La Pologne renforce son industrie de l’armement et va produire des chars d’assaut de conception sud-coréenne. Une ambition soutenue grâce à l’augmentation de ses dépenses en matière de défense.

La Pologne se lance dans la production de chars d’assaut. Un accord signé ce vendredi en présence des ministres de la défense polonais et sud-coréens entérine la production sous licence, sur le sol polonais, de chars K2 de conception sud-coréenne.

“La Pologne acquiert des capacités de production de ces chars. Sur les 180 chars commandés aujourd’hui dans le cadre du contrat d’exécution, 64 seront déjà produits dans une version ‘polonisée’. Les trois premiers seront encore produits en République de Corée, mais les 61 suivants seront fabriqués à Gliwice (sud), avec des composants polonais”, s’est félicité le ministre polonais Wladyslaw Kosiniak-Kamysz.

Si le montant exact du contrat n’a pas été détaillé, l’agence de presse sud-coréenne Yonhap l’évalue à près de 6 milliards de dollars.

“Dès l’année prochaine, de nouveaux chars (prévus par) ce contrat arriveront en Pologne, et en 2028, 2029 et 2030, la production sera déjà lancée”, a indiqué le ministre polonais.Puissance industrielle sud-coréenne

Le contrat signé avec le sud-coréen Hyundai Rotem fait suite à un accord cadre signé à l’été 2022, qui portait sur une potentielle acquisition de 1.000 chars K2, selon une récente étude de l’IFRI. Le transfert des 180 premiers exemplaires avait débuté dès l’automne, des véhicules prélevés sur les stocks coréens.

“Plus de 70 véhicules ont été livrés entre l’automne 2022 et l’hiver 2023”, précise le chercheur Léo Péria-Peigné, “tandis que 96 chars supplémentaires sont prévus pour 2025”.

Un deuxième lot de 80 véhicules a été acté à l’automne 2024, l’accord prévoyant un important transfert de technologies entre la Corée du Sud et la Pologne, justement pour pouvoir assembler, et à terme de produire de A à Z, les véhicules.

La Corée du Sud a émergé comme un acteur majeur des exportations en matière de défense, l’invasion de l’Ukraine par la Russie créant pour l’industrie sud-coréenne des opportunités de contrats de grande ampleur en Europe et au Moyen-Orient.

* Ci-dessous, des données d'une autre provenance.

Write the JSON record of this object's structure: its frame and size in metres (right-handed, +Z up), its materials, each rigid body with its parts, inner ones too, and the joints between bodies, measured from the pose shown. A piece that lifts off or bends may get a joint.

Séoul a signé de très importants contrats-cadres de livraison d’armes notamment avec la Pologne, membre de l’Otan voisin des deux pays en guerre. Selon le dernier classement du Sipri, la Corée du Sud pointe à la 10e place des pays exportant de l’armement. La Pologne est le premier pays importateur de matériels coréens (46% des exportations coréennes), loin devant les Philippines (14%) et l’Inde (7%).

La Pologne, acteur émergent de la défense en Europe

Mis à part les mille chars K2, la Pologne avait également commandé à la Corée du Sud des systèmes lance-roquettes multiples K239 Chunmoo, des obusiers automoteurs K9A1 et des avions de combat FA-50.

Interrogé par BFM Business en mai, Léo Péria-Peigné déclarait que la Pologne avait lancé “une réelle montée en compétences” de son industrie de défense, avec pour objectif de produire “en grande quantité à moyen terme”.

Une opportunité pour l’industrie sud-coréenne, “de prendre pied en Europe”, écrit-il dans son étude, dans un contexte plus global de réarmement. “La BITD de Séoul a ainsi gagné non seulement une série de contrats exceptionnels, mais aussi une future tête de pont pour répondre aux futures demandes européennes.”

L’ambition polonaise s’est considérablement développée depuis 2022 et la guerre en Ukraine, le gouvernement consacrant plus de 4% de son PIB aux dépenses de défense – le meilleur élève de l’Otan – alors que les pays de l’Alliance ont validé en juin le principe d’augmenter leurs dépenses militaires à 5%.

En dix ans, le budget militaire de la Pologne a plus que triplé, selon l’étude de l’IFRI, “passant de 10,1 milliards d’euros en 2014 à 34,9 milliards d’euros en 2024”.